My fourth TIFF film was a documentary called Mission: Congo. Its opening night was on Friday, but I caught it at its second showing on Saturday night. I caught it immediately after Bad Hair.
Mission: Congo kinda skewers US televangelist Pat Robertson and since the film’s premier a number of articles have been written in places like The Huffington Post, Indiewire, The Daily Beast, and The Guardian. In the Q&A, afterward, we learned that Robertson’s organization is considering legal action. That’s always fun.
So what’s the story? Apparently, according to the film, after the Rwandan massacre in 1994, Robertson created an organization called Operation Blessing to send medical supplies, doctors and other humanitarian aid to a Rwandan refugee camp in Goma (in the Democratic Republic of the Congo, but which was then called Zaire). Because he has his own TV show, he also encouraged his viewers to donate to the organization to help the Rwandan refugees. “You bless them and God will bless you,” he says in one clip. (What was that bible quotation about “not of works, lest any man should boast?” Ah well, it’s probably not important.)

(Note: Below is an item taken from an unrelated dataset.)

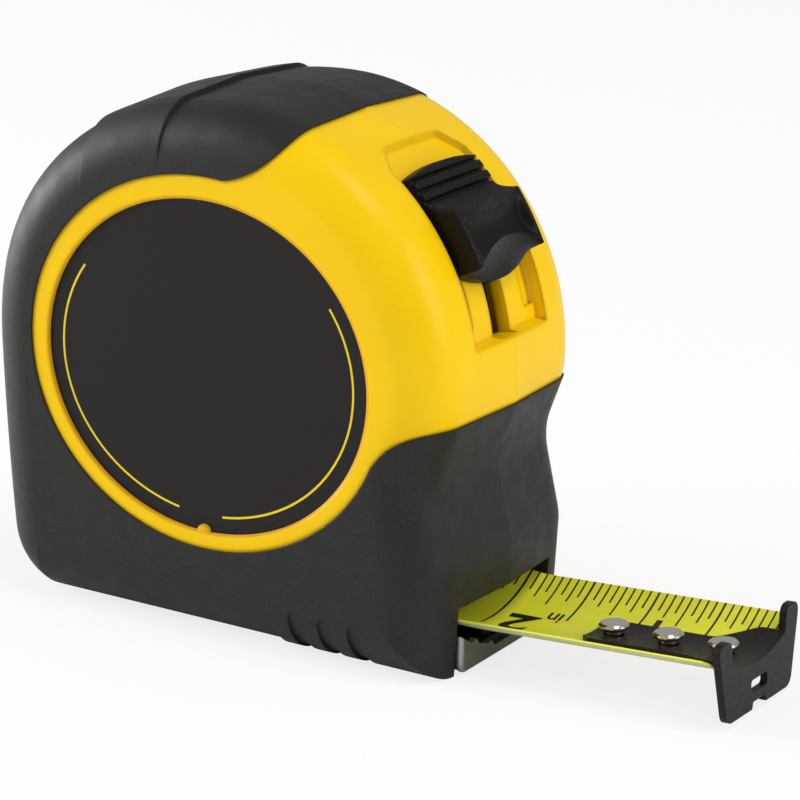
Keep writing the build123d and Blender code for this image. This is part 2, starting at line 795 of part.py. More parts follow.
# ---------------------------------------------------------------- lock
with BuildPart() as lock_pad:
    with BuildSketch(Plane.XZ):
        Polygon(
            lifted(pad_x - pad_length / 2, pad_low),
            lifted(pad_x + pad_length / 2, pad_low),
            lifted(pad_x + pad_length / 2, pad_top),
            lifted(pad_x - pad_length / 2, pad_top),
            align=None,
        )
    extrude(amount=pad_half, both=True)
    fillet(edges().filter_by(Axis.Y).group_by(Axis.Z)[0], 0.5)
lock_pad.part.label = "lock_pad"

button_base = floor_radius + button_gap
with BuildPart() as lock_lever:
    with BuildSketch(Plane.XZ):
        with BuildLine():
            inner = CenterArc(REEL, lever_inner, lever_low, stem_high + 2 - lever_low)
            outer = CenterArc(REEL, lever_outer, lever_low, stem_high + 2 - lever_low)
            Line(inner @ 0, outer @ 0)
            Line(inner @ 1, outer @ 1)
        make_face()
        Polygon(
            lifted(pad_x - leg_half, reel_z - lever_inner - 0.5),
            lifted(pad_x - leg_half, pad_top),
            lifted(pad_x + leg_half, pad_top),
            lifted(pad_x + leg_half, reel_z - lever_inner - 0.5),
            align=None,
        )
    extrude(amount=lever_half, both=True)
    with BuildSketch(Plane.XZ):
        with BuildLine():
            inner = CenterArc(REEL, lever_inner + 0.5, stem_low, stem_high - stem_low)
            outer = CenterArc(REEL, button_base, stem_low, stem_high - stem_low)
            Line(inner @ 0, outer @ 0)
            Line(inner @ 1, outer @ 1)
        make_face()
    extrude(amount=stem_half, both=True)
lock_lever.part.label = "lock_lever"

rib_edge = button_top - 1.2
rib_step = (rib_edge - rib_low) / rib_count
ribs = []
for rib in range(rib_count):
    ribs += [
        polar(button_plate, rib_edge - rib * rib_step),
        polar(button_plate + 0.2, rib_edge - (rib + 0.6) * rib_step),
        polar(button_plate - rib_deep, rib_edge - (rib + 0.7) * rib_step),
        polar(button_plate - rib_deep, rib_edge - (rib + 0.95) * rib_step),
    ]
with BuildPart() as lock_button:
    with BuildSketch(Plane.XZ):
        with BuildLine():
            under = CenterArc(REEL, button_base, button_bottom, button_top - button_bottom)
            Polyline(
                under @ 1,
                polar(button_plate - 1.2, button_top),
                *ribs,
                polar(button_plate - rib_deep, rib_low),
                polar(button_plate, rib_low - 0.3),
                polar(button_plate + 0.9, slope_middle),
                polar(button_block, block_top),
                polar(button_block + 0.2, block_low),
                polar(button_block - 2.8, button_bottom + 2.4),
                polar(button_block - 4.0, button_bottom + 0.4),
                under @ 0,
            )
        make_face()
    extrude(amount=button_half, both=True)
    with BuildSketch(Plane.XZ):
        with Locations(polar(scoop_radius + button_block - 1.6, (block_top + block_low) / 2)):
            Circle(scoop_radius)
    extrude(amount=button_half - button_rim, both=True, mode=Mode.SUBTRACT)
    outline_x, outline_z = polar(floor_radius, (button_top + button_bottom) / 2)
    facing_out = Plane((outline_x, 0, outline_z), x_dir=(0, 1, 0), z_dir=(outline_x, 0, outline_z - reel_z))
    with BuildSketch(facing_out):
        Rectangle(2 * button_half, 2 * button_block * sin(radians((button_top - button_bottom) / 2)))
        fillet(vertices().group_by(Axis.Y)[0], chin_round)
        fillet(vertices().group_by(Axis.Y)[-1], brow_round)
    extrude(amount=button_half, both=True, mode=Mode.INTERSECT)
lock_button.part.label = "lock_button"

pieces = (
    housing_left,
    housing_right,
    grip_left,
    grip_right,
    label_disc,
    mouth_plate,
    centre_post,
    thrust_washers,
    case_screws,
    belt_clip,
    clip_screw,
    reel_drum,
    drum_cover,
    blade_coil,
    return_spring,
    blade,
    hook_rivets,
    end_hook,
    lock_button,
    lock_lever,
    lock_pad,
)
for piece in pieces:
    export_step(piece.part, f"parts/{piece.part.label}.step")
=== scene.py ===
"""Looks for the pocket tape measure: materials, the printed scale, the studio and the camera."""

import json
import math

import bmesh
import bpy
from mathutils import Matrix, Vector


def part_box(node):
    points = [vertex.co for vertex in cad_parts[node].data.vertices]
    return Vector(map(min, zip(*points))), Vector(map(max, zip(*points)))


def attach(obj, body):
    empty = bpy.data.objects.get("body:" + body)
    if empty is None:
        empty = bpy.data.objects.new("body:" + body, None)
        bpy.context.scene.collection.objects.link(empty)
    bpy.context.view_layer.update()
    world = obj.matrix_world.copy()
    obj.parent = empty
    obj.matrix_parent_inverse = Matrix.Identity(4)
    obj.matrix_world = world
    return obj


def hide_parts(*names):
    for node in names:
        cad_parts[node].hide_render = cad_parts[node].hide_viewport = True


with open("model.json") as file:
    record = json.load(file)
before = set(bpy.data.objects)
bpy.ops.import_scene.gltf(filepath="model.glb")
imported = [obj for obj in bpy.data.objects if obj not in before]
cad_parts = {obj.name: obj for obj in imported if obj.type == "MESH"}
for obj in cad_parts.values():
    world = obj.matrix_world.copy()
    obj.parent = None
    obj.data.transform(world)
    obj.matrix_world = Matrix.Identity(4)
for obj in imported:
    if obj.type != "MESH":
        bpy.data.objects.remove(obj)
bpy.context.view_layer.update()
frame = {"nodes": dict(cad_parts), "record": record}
nodes = frame["nodes"]
MM = 0.001

# the oval seat of the label, in metres, which places the painted shade of its ring: its half axes, its middle
# height and how far out its ring begins
RING_X, RING_Z, RING_MIDDLE, RING_DEPTH = 0.0329, 0.0294, 0.0492, 0.020
SEAM_REACH = 0.00025


# ------------------------------------------------------------------ material helpers
def material(name, colour, rough, metal=0.0, **extra):
    """A Principled material and the pieces of its tree that the helpers below add to."""
    mat = bpy.data.materials.new(name)
    mat.use_nodes = True
    shader = mat.node_tree.nodes["Principled BSDF"]
    shader.inputs["Base Color"].default_value = (*colour, 1)
    shader.inputs["Roughness"].default_value = rough
    shader.inputs["Metallic"].default_value = metal
    for key, value in extra.items():
        shader.inputs[key.replace("_", " ")].default_value = value
    return mat


def add(mat, kind, **values):
    """Adds a node and sets its sockets by name, or its properties where it has no such socket."""
    node = mat.node_tree.nodes.new(kind)
    for key, value in values.items():
        if key in node.inputs:
            node.inputs[key].default_value = value
        else:
            setattr(node, key, value)
    return node


def link(mat, out, into):
    mat.node_tree.links.new(out, into)


def place(mat):
    """Where a point lies on its own piece, in metres."""
    return add(mat, "ShaderNodeTexCoord").outputs["Object"]


def noise(mat, scale, detail=3.0, rough=0.5, stretch=None):
    """A noise in the piece's own space. The scale is per metre, and stretch multiplies it along each axis."""
    node = add(mat, "ShaderNodeTexNoise", Scale=scale, Detail=detail, Roughness=rough)
    where = place(mat)
    if stretch:
        squeeze = add(mat, "ShaderNodeMapping", Scale=stretch)
        link(mat, where, squeeze.inputs["Vector"])
        where = squeeze.outputs["Vector"]
    link(mat, where, node.inputs["Vector"])
    return node.outputs["Fac"]


def ramp(mat, source, stops):
    """Turns a value into a colour by (position, colour) stops."""
    node = add(mat, "ShaderNodeValToRGB")
    while len(node.color_ramp.elements) < len(stops):
        node.color_ramp.elements.new(0.5)
    for element, (position, colour) in zip(node.color_ramp.elements, stops):
        element.position = position
        element.color = (*colour, 1)
    link(mat, source, node.inputs["Fac"])
    return node.outputs["Color"]


def bump(mat, heights, strength=0.3):
    """Adds heights, each a (source, depth in metres) pair, to the material's surface."""
    shader = mat.node_tree.nodes["Principled BSDF"]
    last = None
    for source, depth in heights:
        node = add(mat, "ShaderNodeBump", Strength=strength, Distance=depth)
        link(mat, source, node.inputs["Height"])
        if last:
            link(mat, last, node.inputs["Normal"])
        last = node.outputs["Normal"]
    link(mat, last, shader.inputs["Normal"])


def vary(mat, socket, source, stops):
    """Drives a shader input by a noise through a ramp."""
    colour = ramp(mat, source, stops)
    link(mat, colour, mat.node_tree.nodes["Principled BSDF"].inputs[socket])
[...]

The situation in Goma was pretty awful — much like we see with Syrian refugee camps at the moment. Overnight, a half million people just suddenly showed up. To make things worse, Goma had suffered a volcanic eruption just prior to the refugee arrival, meaning that the ground was covered with volcanic rock, impeding the ability to dig latrines, or graves, or temporary buildings. MSF was already on-hand, but horribly over-stretched.

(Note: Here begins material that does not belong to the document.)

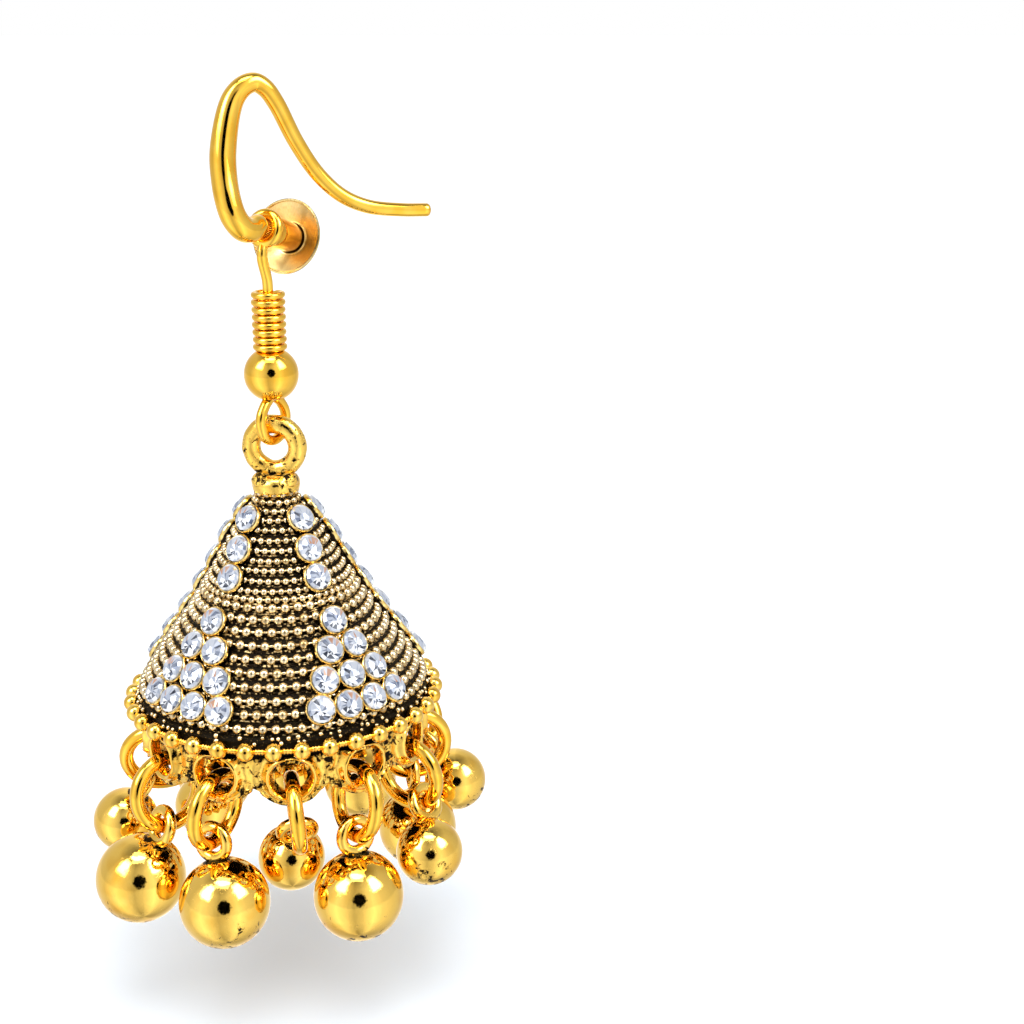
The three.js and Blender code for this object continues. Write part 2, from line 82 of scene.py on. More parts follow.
def aim(axis, spot, level=None):  # +Z along the axis, spot in millimetres
    axis = Vector(axis).normalized()
    if level is None:
        turn = axis.to_track_quat("Z", "Y").to_matrix()
    else:
        side = (Vector(level) - axis * axis.dot(Vector(level))).normalized()
        turn = Matrix((side, axis.cross(side), axis)).transposed()
    return Matrix.Translation(Vector(spot) * mm) @ turn.to_4x4()


def copyTo(piece, matrix, name):
    twin = piece.copy()
    twin.data = piece.data.copy()
    twin.name = name
    bpy.context.collection.objects.link(twin)
    return place(twin, matrix)


def weld(name, pieces):  # several meshes become one piece
    clearAll()
    for piece in pieces:
        piece.select_set(True)
    bpy.context.view_layer.objects.active = pieces[0]
    if len(pieces) > 1:
        bpy.ops.object.join()
    pieces[0].name = name
    return pieces[0]


def dropPiece(piece):
    bpy.data.objects.remove(piece)


def finishPiece(piece, finish, slot, body, *nodes, angle=None):
    pick(piece)
    if angle is None:
        bpy.ops.object.shade_smooth()
    else:
        bpy.ops.object.shade_smooth_by_angle(angle=math.radians(angle))
    if finish is not None:
        piece.data.materials.clear()
        piece.data.materials.append(finish)
    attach(piece, body)
    if nodes:
        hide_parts(*nodes)
    return piece


def smoothLine(points, parts):  # a smooth line through (x, y, z, radius) points
    points = [Vector(point) for point in points]
    points = [points[0] * 2 - points[1]] + points + [points[-1] * 2 - points[-2]]
    line = []
    for before, start, end, after in zip(points, points[1:], points[2:], points[3:]):
        gaps = [max((b.xyz - a.xyz).length ** 0.5, 1e-4)
                for a, b in ((before, start), (start, end), (end, after))]
        leave = (start - before) / gaps[0] - (end - before) / (gaps[0] + gaps[1]) + (end - start) / gaps[1]
        arrive = (end - start) / gaps[1] - (after - start) / (gaps[1] + gaps[2]) + (after - end) / gaps[2]
        for part in range(parts):
            t = part / parts
            line.append(start * (2 * t**3 - 3 * t**2 + 1) + end * (3 * t**2 - 2 * t**3)
                        + leave * gaps[1] * (t**3 - 2 * t**2 + t) + arrive * gaps[1] * (t**3 - t**2))
    return line + [points[-2]]


def roundEnd(line, away, reach):  # closes a wire's end with a round tip
    tip = line[-1]
    return line + [Vector((*(tip.xyz + away * reach * math.sin(angle)), tip.w * math.cos(angle)))
                   for angle in (0.5, 0.9, 1.2, 1.4, 1.52)]


def layWire(name, line, sides=6):  # wire along a line of (x, y, z, radius)
    clearAll()
    bpy.ops.curve.primitive_nurbs_path_add()
    wire = bpy.context.object
    wire.name = name
    wire.data.splines.clear()
    run = wire.data.splines.new("POLY")
    run.points.add(len(line) - 1)
    for spot, (x, y, z, radius) in zip(run.points, line):
        spot.co = (x * mm, y * mm, z * mm, 1)
        spot.radius = radius
    wire.data.bevel_depth = mm
    wire.data.bevel_resolution = sides
    wire.data.use_fill_caps = True
    bpy.ops.object.convert(target="MESH")
    editAll(mergeClose, faceOut)
    return bpy.context.object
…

What the documentary spells out was that, at the same time, Pat Roberson created a for-profit organization called (if memory serves) the African Development Company (ADC), which obtained concessions for diamond mining in Kamonia, Zaire a good 800+ kilometres away from Goma. The film argues that many of the accomplishments that Robertson publicly hyped on the 700 Club as accomplishments of Operation Blessing were, in fact, related to ADC. For example, planes were purchased (purportedly to carry medical supplies), and a runway was constructed in Zaire to land the planes. The documentary shows segments of Robertson talking on the Christian Broadcast Network, showing off 5×7 photos of the newly-constructed runway. Except, surprise surprise, the runway was built near Kamonia, not Goma. Similarly, the planes were primarily moving mining equipment — dredges, fuel drums, Jeeps, four-wheelers — rather than aid equipment.

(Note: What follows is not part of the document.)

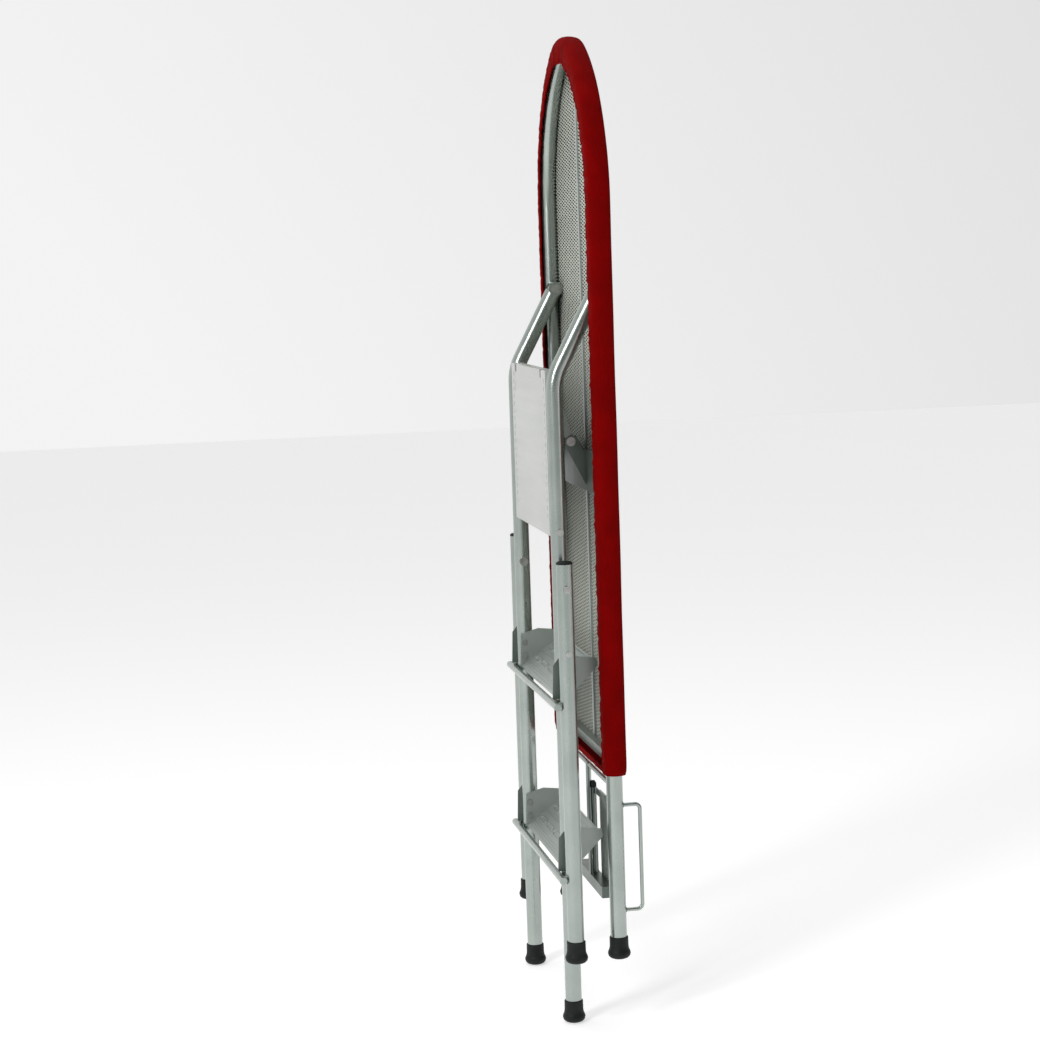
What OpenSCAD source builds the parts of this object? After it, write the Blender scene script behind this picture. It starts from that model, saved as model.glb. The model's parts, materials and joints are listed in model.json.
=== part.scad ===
// Folding ironing board and three-step ladder, shown folded and standing upright.
// Units are millimetres. +Z is up, +X is the side of the padded face, Y is across the width.

/* [Ladder frame] */
// outside diameter of every main tube
tube_d = 25; // [20:0.5:32]
// wall thickness of the tubes
tube_wall = 1.5; // [1:0.1:3]
// spacing of the two ladder stiles, centre to centre
ladder_w = 320; // [280:1:360]
// height where the stiles bend towards the board
bend_z = 988.7; // [900:0.1:1050]
// radius of that bend
bend_r = 80; // [50:1:120]

/* [Board] */
// spacing of the two board rails, centre to centre
board_w = 375; // [340:1:420]
// distance of the board rails from the ladder stiles
board_x = 68; // [60:1:90]
// height of the board pivot
pivot_z = 1116; // [1050:1:1180]
// height where the rails start to curve in
shoulder_z = 1249; // [1180:1:1300]
// radius of the long side curve of the rails
side_r = 255; // [220:1:600]
// radius of the nose curve of the rails
nose_r = 102; // [60:1:140]
// thickness of the mesh top
mesh_t = 1; // [0.8:0.1:3]
// thickness of the pad
pad_t = 3.5; // [2:0.5:12]
// thickness of the cover cloth
cover_t = 1.2; // [0.8:0.1:3]
// height of the square end of the cover
cover_z = 387; // [360:1:440]

/* [Treads and platform] */
// height of the front edge of the lower tread
tread_z = 239; // [200:1:300]
// rise from one step to the next
step_rise = 266; // [220:1:300]
// slope of the treads when the ladder is folded
tread_tilt = 35; // [25:1:45]
// depth of a tread
tread_depth = 80; // [60:1:110]
// thickness of the sheet steel
sheet_t = 2; // [1:0.1:3]
// height of the platform hinge
hinge_z = 758; // [700:1:800]
// height of the top edge of the folded platform
platform_top = 1000; // [950:1:1010]

/* [Prop frame] */
// spacing of the two prop stiles, centre to centre
prop_w = 390; // [380:1:430]
// height of the prop pivot
prop_z = 676; // [640:1:700]
// height of the top of the prop stiles
prop_top = 717; // [700:1:720]
// height of the feet of the prop and board legs
leg_z = 102; // [80:1:130]

/* [Fittings] */
// radius of the pivot pins
pin_r = 4; // [3:0.1:6]
// running clearance of the pins
fit = 0.05; // [0.02:0.01:0.1]
// diameter of the rubber feet
foot_d = 35; // [30:1:40]
// height of the rubber feet
foot_h = 34; // [24:1:44]
// offset of the link straps from the middle
link_y = 106; // [90:1:120]
// diameter of the wire hoops
wire_d = 6; // [4:0.5:8]

/* [Hidden] */
$fn = 64;
tr = tube_d / 2;
lw = ladder_w / 2;
bw = board_w / 2;
pw = prop_w / 2;
bend_a = atan2(board_x, pivot_z - bend_z);
bend_t = bend_r * tan(bend_a / 2);
slant = norm([board_x, pivot_z - bend_z]);
nose_dz = sqrt(pow(side_r - nose_r, 2) - pow(side_r - bw, 2));
nose_z = shoulder_z + nose_dz;
nose_a = atan2(nose_dz, side_r - bw);
mesh_x = board_x + tr;
pad_x = mesh_x + mesh_t;
face_x = pad_x + pad_t;
cover_back = 53;
plate_x = -10;
link_x = 33;
link_z = 889;
link_top = [2, 986.6];
link_a = atan2(link_x - link_top[0], link_top[1] - link_z);
link_len = norm([link_x - link_top[0], link_top[1] - link_z]);
rod_r = 5.5;
rod_x = -tr - 0.4 - rod_r;
spacer_z = 578;
hoop_out = 26;
row_x = -(rod_x - rod_r + mesh_x + hoop_out + wire_d / 2) / 2;
steel = [0.68, 0.72, 0.70];
dark = [0.32, 0.36, 0.34];
rubber = [0.05, 0.05, 0.05];
zinc = [0.80, 0.80, 0.78];
red = [0.42, 0.02, 0.03];

// One piece in its colour, moved so that the whole object stands centred on the origin.
module placed(c) {
  translate([row_x, 0, 0]) color(c) children();
}

// A shape and its mirror image across the middle plane.
module both() {
  children();
  mirror([0, 1, 0]) children();
}

// A cylinder along Y from y0 to y1.
module along_y(x, z, y0, y1, r) {
  translate([x, y0, z]) rotate([-90, 0, 0]) cylinder(h = y1 - y0, r = r);
}

// A vertical tube.
module tube(x, y, z0, z1) {
  translate([x, y, z0]) difference() {
    cylinder(h = z1 - z0, r = tr);
    translate([0, 0, -1]) cylinder(h = z1 - z0 + 2, r = tr - tube_wall);
  }
}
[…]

The film backs up its claims with a lot of interviews — with journalist Bill Sizemore, who wrote about the story at the time, with the chief pilot for Operation Blessing, with one of the miners he hired, with an operations director, and with MSF folks who were on the ground in Goma. It takes us to those locations. It talks about how shortly after this incident, Robertson argued that sanctions against Zaire president Mobutu should be lifted, and even shows photos and video clips (directly from the 700 Club airings) showing Robertson palling around with Colonel Théoneste Bagosora, allegedly while visiting the Operation Blessing site. Bagosora, of course, was a key figure in the 1994 Rwandan genocide, and was later sentenced in The Hague to life imprisonment for his role in the massacre.
Virginia Sen. Janet Howell was involved in getting an investigation at the time, and although the Virginia Office of Consumer Affairs felt that there had been misrepresentations which were grounds for charges. Those charges never came. The Daily Beast summarizes this well:
According to the film, then Virginia Gov. James Gilmore had received a personal donation of $50,000 from Robertson, and the newly-instated Attorney General Mark Earley had also received a donation of $35,000 from Robertson for his 1997 election campaign, and was dependent on the influential conservative Christian’s support. Earley decided not to prosecute Robertson.
The case is fascinating, and seems well-supported. The interviews are good, and the film does a good job offering remedial African geography for the audience who might not know where some of these places are. As a film, though, there are oddities. The reveal about Robertson’s diamond mining, feels like it happens a good third of the way into the film — they really buried their lede. The ending also feels abrupt — more of a stopping than an ending, I think. Those minor things aside, the film is solid and well-edited. It’s never boring.